▶ _Data shown_:
......
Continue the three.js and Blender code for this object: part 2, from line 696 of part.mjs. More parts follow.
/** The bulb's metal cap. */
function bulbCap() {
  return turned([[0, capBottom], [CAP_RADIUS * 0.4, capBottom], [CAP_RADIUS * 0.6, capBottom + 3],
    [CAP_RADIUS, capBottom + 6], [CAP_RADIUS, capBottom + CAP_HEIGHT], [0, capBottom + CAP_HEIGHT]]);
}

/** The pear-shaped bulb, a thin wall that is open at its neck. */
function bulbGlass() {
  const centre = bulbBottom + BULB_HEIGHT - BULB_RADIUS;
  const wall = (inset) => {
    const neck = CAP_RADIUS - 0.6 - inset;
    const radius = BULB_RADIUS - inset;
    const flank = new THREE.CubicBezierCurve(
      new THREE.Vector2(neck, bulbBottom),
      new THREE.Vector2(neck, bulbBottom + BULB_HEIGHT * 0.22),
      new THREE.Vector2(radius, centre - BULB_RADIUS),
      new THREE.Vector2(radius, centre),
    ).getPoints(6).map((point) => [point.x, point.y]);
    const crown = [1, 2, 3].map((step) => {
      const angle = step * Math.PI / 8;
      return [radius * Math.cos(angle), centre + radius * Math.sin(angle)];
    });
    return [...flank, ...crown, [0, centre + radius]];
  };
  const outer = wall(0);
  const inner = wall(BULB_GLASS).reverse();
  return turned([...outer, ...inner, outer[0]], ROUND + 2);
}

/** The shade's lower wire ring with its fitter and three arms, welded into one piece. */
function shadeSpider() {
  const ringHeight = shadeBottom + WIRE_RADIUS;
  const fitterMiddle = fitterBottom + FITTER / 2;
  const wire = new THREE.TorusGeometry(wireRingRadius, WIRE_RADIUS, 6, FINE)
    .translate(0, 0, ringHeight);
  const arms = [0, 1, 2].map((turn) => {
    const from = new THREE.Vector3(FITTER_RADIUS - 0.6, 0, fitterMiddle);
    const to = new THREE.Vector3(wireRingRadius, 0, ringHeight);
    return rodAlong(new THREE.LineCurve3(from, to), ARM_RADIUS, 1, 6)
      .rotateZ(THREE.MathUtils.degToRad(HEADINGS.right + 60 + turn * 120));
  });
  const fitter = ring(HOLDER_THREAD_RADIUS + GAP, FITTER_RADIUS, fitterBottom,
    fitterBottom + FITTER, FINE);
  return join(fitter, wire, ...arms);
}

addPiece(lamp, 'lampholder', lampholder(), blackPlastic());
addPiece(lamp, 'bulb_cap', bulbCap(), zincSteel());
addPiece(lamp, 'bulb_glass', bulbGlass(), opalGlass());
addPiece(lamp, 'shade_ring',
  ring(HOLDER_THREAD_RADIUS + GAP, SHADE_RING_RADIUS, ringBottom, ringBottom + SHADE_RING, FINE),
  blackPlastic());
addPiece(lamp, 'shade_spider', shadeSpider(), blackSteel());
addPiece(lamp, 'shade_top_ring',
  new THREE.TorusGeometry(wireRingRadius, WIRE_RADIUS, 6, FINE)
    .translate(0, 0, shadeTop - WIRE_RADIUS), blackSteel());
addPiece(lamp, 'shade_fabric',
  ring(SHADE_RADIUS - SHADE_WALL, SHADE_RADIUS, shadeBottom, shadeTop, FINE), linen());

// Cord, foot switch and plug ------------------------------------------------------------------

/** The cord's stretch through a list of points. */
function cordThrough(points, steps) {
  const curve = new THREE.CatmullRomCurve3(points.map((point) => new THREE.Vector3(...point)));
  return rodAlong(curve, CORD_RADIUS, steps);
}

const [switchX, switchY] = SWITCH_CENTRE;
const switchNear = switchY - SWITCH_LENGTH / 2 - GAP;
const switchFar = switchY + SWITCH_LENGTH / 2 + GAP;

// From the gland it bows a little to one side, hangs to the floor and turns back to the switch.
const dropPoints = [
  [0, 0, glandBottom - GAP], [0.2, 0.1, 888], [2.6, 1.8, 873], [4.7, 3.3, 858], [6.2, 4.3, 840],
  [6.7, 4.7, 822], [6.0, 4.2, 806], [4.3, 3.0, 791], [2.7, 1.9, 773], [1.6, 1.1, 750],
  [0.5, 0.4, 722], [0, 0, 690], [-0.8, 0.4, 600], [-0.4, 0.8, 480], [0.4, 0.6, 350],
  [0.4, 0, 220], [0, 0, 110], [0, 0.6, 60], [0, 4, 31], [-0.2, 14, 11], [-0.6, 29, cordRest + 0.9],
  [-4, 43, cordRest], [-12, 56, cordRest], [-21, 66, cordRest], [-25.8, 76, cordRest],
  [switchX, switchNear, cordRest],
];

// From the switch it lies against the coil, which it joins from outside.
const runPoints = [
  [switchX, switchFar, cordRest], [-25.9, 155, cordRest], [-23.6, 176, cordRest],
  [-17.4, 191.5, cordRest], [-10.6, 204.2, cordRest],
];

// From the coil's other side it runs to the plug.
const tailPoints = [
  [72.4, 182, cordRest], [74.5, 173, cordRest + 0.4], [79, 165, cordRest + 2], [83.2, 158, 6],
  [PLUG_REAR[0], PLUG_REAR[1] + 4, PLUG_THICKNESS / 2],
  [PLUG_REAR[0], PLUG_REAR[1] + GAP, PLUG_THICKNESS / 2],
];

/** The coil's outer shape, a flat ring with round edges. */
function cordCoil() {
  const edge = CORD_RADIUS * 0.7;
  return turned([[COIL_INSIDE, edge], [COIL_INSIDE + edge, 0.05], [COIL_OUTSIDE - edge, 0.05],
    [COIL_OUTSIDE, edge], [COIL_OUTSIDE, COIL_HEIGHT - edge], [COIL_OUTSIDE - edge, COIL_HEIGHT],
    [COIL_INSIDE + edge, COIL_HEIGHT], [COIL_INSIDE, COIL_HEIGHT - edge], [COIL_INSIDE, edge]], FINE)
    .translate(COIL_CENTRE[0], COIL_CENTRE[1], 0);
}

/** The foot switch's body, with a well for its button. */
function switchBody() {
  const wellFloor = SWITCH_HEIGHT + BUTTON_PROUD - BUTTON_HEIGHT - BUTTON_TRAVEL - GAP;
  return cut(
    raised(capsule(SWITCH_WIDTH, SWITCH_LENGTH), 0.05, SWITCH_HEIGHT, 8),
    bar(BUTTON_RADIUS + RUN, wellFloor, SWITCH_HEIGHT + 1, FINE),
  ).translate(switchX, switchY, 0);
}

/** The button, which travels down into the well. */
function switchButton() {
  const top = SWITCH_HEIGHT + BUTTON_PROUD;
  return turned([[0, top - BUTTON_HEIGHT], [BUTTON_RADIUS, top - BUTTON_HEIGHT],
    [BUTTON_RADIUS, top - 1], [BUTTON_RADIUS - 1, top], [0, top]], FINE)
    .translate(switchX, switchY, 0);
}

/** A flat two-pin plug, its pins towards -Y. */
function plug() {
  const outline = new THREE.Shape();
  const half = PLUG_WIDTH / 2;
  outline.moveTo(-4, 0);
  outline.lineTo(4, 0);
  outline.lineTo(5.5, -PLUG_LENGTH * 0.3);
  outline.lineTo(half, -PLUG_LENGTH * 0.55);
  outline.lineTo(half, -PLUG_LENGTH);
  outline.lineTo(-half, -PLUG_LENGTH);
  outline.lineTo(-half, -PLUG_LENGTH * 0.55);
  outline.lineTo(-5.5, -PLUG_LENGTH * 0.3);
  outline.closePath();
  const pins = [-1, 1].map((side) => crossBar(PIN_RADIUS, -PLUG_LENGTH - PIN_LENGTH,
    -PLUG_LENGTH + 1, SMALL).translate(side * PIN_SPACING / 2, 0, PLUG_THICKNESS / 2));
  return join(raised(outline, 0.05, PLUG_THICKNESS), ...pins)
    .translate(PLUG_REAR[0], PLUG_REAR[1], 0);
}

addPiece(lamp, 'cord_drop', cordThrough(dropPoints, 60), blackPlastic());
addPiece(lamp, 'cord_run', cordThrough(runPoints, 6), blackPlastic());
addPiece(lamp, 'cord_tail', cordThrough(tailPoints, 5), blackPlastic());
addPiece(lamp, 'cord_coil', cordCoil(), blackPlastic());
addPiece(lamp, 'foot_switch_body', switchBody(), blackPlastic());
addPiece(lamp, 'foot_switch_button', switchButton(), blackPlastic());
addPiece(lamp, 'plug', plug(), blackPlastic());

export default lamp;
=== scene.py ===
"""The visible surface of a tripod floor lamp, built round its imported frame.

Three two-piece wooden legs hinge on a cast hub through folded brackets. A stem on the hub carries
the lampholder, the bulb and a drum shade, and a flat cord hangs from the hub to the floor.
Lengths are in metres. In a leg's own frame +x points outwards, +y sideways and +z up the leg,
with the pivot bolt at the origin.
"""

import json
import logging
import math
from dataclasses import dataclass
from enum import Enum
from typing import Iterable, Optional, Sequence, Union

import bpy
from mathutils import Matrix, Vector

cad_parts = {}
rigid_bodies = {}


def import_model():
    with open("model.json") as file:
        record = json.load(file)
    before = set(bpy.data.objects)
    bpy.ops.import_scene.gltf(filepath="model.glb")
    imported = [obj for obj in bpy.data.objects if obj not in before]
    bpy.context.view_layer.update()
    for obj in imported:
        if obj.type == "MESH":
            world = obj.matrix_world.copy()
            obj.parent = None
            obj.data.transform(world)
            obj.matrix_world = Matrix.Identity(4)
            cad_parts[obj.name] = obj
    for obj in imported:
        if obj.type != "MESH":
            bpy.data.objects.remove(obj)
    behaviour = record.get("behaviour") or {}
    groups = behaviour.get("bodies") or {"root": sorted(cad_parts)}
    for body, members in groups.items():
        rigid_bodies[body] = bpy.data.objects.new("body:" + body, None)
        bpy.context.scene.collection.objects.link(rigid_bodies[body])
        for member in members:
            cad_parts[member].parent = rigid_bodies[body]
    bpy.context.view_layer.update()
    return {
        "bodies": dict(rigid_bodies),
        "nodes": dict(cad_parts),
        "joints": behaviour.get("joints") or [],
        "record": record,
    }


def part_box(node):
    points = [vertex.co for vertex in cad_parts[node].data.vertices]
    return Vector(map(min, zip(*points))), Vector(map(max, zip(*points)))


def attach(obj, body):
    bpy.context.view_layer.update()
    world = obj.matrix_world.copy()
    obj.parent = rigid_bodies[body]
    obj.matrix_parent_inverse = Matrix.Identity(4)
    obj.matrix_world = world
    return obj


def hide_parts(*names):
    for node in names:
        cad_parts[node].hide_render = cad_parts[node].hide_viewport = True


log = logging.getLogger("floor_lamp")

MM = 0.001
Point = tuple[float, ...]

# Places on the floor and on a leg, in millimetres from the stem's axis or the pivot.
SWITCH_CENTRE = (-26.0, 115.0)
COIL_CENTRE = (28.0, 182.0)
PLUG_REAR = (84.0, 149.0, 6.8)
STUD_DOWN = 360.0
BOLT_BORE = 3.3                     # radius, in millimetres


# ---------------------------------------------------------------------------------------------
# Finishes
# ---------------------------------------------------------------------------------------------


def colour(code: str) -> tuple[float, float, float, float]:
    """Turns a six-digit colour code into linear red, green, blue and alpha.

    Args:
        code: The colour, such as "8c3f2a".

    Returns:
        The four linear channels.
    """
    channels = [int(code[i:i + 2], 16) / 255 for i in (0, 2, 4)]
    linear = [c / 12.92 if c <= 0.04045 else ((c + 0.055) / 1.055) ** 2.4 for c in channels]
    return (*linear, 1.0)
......
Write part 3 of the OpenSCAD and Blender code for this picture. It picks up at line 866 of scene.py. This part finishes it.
......
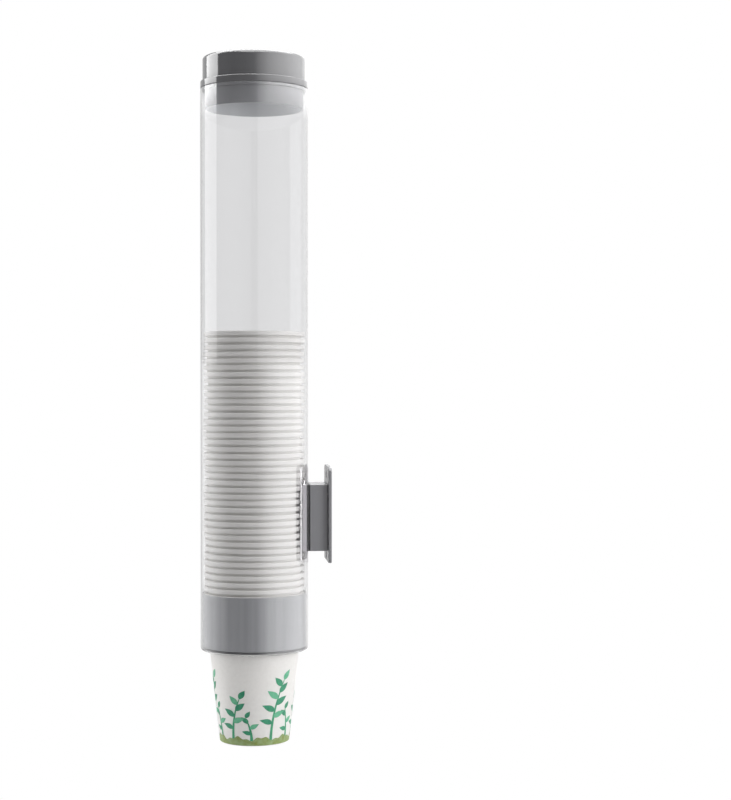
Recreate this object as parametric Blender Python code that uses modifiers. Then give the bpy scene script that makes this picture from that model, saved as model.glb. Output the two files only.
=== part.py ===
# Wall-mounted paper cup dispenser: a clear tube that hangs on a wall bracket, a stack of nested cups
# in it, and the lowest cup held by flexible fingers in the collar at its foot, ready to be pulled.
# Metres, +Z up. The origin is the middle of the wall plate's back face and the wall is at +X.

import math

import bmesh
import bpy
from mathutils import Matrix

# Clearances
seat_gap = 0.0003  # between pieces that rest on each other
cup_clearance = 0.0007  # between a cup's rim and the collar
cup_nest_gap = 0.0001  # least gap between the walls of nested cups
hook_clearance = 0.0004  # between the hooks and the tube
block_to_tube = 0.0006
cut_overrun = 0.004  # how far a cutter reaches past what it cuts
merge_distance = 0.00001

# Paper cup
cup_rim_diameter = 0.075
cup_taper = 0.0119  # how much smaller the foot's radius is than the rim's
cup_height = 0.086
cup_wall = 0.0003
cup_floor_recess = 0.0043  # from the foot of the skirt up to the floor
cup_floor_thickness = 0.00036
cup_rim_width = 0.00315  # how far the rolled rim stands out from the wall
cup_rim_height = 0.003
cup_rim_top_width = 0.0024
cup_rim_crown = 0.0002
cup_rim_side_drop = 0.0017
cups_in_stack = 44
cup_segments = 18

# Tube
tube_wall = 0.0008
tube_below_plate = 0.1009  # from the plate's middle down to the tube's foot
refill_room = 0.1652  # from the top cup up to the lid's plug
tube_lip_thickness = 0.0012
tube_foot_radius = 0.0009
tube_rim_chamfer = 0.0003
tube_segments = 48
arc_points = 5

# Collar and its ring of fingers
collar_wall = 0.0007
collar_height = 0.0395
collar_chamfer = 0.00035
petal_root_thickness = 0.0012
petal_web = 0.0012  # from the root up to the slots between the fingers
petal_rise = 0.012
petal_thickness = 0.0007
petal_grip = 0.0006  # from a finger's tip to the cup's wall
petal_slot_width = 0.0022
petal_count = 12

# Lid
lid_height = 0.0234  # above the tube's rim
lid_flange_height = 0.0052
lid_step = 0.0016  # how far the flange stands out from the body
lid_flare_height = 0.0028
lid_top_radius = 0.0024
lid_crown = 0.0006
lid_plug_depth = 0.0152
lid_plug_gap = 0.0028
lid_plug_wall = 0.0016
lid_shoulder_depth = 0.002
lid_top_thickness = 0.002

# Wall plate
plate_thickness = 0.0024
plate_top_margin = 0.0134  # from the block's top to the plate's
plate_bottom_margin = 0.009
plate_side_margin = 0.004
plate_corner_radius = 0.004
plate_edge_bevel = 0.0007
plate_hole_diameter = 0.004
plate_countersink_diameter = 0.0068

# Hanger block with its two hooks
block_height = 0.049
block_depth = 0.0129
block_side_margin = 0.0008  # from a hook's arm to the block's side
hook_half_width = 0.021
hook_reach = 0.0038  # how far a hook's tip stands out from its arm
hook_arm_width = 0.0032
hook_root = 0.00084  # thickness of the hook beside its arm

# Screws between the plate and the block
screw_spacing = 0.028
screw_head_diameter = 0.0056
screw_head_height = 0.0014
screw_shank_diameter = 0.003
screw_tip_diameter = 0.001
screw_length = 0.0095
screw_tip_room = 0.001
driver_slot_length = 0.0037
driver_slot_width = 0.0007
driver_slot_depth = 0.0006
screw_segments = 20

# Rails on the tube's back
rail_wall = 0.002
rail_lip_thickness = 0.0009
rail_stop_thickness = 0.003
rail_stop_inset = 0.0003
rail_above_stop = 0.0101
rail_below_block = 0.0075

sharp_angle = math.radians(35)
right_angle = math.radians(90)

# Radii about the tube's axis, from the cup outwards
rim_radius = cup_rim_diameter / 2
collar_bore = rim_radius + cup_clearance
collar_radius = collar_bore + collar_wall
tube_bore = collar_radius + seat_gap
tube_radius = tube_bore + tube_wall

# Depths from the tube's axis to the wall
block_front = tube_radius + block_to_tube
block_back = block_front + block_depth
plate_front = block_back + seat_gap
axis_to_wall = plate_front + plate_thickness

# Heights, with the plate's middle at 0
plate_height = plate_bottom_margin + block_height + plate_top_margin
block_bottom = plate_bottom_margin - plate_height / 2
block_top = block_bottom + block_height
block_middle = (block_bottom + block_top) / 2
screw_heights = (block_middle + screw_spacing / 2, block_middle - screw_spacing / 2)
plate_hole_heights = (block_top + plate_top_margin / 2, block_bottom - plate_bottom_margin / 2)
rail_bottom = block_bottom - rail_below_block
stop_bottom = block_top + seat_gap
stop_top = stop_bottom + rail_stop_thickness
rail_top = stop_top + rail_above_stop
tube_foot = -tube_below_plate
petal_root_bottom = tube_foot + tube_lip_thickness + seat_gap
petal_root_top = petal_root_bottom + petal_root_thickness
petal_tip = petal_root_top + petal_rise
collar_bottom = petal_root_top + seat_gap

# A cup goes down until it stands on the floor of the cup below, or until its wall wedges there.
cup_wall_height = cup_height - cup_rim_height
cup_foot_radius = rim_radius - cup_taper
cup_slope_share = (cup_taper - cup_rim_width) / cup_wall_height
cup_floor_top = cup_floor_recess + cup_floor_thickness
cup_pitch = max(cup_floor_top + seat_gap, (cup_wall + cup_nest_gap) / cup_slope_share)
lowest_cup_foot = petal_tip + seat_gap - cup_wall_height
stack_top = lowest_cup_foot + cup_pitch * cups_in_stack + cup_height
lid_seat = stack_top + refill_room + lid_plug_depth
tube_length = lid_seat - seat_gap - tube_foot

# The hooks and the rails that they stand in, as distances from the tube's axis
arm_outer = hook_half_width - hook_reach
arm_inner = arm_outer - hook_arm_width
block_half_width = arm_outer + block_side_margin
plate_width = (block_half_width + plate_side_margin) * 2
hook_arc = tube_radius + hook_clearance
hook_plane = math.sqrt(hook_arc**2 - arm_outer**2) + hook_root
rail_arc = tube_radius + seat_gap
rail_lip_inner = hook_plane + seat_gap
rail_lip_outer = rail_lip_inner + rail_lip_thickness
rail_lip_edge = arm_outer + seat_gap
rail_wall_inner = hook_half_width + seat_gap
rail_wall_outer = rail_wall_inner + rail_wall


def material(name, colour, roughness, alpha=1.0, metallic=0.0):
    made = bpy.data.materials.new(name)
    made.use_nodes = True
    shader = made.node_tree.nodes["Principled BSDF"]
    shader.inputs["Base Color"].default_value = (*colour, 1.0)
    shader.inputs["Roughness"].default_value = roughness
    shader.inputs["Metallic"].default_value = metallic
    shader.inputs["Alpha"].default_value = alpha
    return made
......
▶ _Task prompt_: State the count of lines above containing the string "this", and add nothing to it.

▶ _Result_: 3